Scripts that build objects:
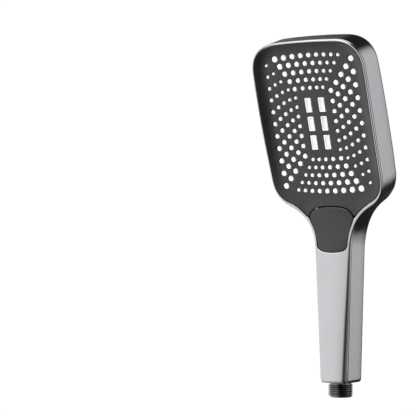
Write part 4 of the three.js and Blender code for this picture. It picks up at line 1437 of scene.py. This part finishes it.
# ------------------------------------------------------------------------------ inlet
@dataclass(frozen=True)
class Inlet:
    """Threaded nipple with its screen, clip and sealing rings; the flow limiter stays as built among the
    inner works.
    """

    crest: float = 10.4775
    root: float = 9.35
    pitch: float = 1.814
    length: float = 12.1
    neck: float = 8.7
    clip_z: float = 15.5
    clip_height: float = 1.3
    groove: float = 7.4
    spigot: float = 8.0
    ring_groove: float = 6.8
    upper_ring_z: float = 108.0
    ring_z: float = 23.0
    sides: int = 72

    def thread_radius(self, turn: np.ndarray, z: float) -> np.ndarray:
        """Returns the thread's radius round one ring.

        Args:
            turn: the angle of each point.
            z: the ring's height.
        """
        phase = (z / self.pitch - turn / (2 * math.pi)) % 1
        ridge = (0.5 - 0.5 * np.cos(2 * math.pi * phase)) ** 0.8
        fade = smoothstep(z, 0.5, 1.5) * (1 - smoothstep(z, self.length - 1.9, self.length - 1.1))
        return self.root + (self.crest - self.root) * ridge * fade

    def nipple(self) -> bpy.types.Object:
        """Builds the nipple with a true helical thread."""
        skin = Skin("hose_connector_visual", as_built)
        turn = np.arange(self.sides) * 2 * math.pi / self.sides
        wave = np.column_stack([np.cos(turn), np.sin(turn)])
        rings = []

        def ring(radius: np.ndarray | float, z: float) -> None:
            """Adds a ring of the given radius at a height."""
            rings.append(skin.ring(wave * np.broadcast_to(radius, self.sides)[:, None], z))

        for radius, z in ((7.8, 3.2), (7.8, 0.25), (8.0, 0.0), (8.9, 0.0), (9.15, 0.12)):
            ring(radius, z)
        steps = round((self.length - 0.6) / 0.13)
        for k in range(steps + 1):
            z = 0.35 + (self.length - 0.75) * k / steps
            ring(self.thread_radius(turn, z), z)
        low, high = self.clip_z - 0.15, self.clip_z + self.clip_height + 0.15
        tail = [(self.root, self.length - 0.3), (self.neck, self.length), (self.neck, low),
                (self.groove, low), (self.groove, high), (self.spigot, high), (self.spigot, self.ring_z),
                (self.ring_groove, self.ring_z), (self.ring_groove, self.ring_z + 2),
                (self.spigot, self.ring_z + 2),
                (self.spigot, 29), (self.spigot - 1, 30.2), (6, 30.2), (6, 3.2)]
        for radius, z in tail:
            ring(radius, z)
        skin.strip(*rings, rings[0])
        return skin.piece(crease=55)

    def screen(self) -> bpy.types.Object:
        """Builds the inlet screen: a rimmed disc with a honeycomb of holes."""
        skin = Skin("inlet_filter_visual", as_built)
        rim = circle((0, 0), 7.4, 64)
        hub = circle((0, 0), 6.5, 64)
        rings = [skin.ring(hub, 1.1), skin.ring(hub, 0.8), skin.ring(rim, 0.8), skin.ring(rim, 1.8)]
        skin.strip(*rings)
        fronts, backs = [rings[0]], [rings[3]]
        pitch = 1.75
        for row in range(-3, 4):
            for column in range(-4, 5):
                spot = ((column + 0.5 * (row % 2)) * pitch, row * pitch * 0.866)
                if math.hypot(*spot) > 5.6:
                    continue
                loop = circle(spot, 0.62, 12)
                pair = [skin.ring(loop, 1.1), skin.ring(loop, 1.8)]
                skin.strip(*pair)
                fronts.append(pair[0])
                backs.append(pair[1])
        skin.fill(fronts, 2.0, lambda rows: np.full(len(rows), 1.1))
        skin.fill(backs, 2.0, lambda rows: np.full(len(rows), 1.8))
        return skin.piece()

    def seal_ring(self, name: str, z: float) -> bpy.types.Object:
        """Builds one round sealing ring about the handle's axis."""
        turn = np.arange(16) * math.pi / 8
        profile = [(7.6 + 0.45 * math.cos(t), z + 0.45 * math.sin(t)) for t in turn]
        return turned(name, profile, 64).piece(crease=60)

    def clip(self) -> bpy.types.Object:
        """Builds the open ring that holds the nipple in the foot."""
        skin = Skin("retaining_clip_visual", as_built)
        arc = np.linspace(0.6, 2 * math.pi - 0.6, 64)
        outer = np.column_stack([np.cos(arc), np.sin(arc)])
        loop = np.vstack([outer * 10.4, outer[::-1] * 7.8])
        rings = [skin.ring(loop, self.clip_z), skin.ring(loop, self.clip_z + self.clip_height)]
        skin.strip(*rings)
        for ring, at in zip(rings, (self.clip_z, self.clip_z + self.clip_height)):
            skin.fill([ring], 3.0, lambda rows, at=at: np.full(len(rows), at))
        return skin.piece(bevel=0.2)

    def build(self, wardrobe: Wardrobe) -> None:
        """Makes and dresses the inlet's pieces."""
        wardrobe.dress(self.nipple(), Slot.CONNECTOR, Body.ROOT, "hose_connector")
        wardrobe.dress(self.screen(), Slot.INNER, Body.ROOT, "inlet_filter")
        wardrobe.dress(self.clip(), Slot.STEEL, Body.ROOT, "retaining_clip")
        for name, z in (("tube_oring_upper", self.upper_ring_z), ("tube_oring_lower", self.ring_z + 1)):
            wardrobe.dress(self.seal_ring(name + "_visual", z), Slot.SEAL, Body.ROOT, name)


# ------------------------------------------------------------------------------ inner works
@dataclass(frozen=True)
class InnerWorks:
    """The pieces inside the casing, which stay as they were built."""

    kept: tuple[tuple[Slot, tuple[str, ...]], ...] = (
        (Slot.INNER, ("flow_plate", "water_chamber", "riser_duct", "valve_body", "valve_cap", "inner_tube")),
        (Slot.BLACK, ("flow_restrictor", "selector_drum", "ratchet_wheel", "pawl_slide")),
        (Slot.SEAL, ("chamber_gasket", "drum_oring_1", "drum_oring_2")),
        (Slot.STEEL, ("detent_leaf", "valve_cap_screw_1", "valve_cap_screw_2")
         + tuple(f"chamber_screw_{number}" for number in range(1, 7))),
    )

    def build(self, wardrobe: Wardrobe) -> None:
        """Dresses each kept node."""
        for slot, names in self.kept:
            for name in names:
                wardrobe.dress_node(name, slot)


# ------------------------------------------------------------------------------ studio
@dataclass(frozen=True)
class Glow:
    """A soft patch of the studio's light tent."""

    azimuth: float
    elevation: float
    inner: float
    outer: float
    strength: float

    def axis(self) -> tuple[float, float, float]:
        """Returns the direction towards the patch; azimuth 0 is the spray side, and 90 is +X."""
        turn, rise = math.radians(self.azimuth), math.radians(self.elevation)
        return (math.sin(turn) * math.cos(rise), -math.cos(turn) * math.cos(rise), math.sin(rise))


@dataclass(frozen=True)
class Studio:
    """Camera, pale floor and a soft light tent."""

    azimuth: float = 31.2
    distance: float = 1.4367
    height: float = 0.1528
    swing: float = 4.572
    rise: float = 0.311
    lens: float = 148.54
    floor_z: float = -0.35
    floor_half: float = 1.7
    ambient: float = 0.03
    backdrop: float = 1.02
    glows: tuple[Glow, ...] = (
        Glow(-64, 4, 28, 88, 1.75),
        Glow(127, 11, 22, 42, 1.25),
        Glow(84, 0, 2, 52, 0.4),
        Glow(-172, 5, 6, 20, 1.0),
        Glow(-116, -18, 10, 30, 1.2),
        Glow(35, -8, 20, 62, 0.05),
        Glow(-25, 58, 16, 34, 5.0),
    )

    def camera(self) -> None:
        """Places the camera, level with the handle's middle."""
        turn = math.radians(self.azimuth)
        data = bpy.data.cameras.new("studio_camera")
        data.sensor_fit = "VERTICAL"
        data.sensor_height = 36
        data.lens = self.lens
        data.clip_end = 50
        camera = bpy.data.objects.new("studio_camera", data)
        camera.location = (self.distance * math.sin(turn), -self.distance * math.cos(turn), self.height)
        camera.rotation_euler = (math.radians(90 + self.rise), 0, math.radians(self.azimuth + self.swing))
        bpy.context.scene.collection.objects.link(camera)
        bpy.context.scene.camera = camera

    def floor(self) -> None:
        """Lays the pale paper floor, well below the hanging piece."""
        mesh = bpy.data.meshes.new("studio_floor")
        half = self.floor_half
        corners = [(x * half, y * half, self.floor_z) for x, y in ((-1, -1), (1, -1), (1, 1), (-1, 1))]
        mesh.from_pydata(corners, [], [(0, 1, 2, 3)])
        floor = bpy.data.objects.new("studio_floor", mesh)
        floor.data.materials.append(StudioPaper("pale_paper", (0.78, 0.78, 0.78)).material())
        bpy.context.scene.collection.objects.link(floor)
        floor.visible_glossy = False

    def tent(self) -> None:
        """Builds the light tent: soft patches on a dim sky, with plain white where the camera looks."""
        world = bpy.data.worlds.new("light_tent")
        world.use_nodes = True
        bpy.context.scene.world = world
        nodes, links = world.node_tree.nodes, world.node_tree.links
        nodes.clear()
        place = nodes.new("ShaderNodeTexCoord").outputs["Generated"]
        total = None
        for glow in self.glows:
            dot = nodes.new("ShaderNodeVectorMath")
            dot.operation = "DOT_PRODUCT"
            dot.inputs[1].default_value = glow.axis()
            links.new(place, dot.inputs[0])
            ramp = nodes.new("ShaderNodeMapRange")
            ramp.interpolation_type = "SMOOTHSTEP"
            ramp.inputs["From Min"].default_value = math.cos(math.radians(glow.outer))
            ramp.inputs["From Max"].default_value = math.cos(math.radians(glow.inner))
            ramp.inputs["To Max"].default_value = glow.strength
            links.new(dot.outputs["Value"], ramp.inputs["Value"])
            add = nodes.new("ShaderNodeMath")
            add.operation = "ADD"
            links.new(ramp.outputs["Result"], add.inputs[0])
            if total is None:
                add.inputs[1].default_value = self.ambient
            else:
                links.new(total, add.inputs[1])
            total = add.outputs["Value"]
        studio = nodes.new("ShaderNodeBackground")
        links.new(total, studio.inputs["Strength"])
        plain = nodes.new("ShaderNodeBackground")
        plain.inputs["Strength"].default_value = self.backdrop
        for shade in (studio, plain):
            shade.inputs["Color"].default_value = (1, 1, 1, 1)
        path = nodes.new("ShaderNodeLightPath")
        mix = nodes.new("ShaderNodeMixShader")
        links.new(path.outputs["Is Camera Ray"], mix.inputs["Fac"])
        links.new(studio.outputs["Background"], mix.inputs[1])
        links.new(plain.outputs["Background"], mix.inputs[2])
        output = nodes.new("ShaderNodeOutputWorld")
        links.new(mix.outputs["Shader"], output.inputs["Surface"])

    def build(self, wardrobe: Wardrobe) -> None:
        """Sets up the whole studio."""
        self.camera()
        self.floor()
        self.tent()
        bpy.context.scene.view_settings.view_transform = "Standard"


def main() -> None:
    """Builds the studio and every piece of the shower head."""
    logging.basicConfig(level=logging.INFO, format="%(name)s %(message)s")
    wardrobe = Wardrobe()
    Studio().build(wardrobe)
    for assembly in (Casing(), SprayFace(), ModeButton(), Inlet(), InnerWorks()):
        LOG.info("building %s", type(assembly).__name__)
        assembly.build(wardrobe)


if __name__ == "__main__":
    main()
--
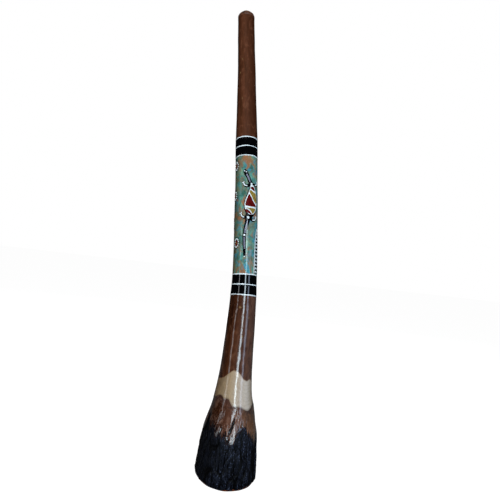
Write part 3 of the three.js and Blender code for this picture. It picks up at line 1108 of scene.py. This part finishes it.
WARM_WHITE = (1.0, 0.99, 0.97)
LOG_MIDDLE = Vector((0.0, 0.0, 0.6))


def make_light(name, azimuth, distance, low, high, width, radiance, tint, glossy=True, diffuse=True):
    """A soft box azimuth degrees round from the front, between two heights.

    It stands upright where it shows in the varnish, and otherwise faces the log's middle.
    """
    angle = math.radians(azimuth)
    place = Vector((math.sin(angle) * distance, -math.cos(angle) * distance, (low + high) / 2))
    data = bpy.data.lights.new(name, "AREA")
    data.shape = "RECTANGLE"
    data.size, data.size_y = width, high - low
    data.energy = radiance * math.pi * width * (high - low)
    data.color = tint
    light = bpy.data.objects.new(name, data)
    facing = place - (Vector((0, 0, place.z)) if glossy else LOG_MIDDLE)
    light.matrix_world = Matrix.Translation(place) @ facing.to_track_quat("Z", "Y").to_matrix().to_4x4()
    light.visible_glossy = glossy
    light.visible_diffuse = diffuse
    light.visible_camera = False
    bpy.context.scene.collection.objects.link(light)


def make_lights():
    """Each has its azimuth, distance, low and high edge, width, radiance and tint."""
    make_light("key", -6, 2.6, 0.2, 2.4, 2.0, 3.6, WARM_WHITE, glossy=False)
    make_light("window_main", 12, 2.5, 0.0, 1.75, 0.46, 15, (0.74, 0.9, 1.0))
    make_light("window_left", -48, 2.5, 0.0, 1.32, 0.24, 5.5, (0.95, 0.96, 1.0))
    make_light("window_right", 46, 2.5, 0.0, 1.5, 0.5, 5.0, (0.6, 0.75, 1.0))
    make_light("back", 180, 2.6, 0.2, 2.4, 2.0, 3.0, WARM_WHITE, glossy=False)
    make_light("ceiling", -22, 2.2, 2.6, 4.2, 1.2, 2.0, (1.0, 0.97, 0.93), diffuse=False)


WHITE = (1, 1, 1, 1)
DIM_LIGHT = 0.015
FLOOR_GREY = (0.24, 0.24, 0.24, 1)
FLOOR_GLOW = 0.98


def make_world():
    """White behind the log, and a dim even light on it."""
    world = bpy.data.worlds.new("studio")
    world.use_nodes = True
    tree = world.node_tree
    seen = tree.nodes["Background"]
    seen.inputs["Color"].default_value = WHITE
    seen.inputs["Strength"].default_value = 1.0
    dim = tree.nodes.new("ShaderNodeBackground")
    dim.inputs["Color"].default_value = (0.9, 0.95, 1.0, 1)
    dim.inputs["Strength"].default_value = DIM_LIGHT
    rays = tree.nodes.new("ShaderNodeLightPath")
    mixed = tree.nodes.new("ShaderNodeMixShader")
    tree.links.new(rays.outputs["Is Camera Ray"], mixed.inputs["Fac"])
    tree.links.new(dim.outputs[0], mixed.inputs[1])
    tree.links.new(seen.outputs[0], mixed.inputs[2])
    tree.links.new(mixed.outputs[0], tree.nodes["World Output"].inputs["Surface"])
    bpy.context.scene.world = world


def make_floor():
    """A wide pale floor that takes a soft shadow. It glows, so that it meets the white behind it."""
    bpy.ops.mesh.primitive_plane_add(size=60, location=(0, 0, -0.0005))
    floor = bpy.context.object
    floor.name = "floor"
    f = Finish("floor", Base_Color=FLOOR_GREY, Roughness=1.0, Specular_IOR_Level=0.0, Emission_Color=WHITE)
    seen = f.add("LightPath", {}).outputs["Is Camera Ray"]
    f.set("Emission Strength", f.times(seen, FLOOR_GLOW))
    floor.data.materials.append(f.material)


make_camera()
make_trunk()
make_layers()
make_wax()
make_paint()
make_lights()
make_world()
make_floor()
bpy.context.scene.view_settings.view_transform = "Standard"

# Exercise
Copy whichever lines in the listing above contain the word "this".

# Answer below
Write part 4 of the three.js and Blender code for this picture. It picks up at line 1437 of scene.py. This part finishes it.
Write part 3 of the three.js and Blender code for this picture. It picks up at line 1108 of scene.py. This part finishes it.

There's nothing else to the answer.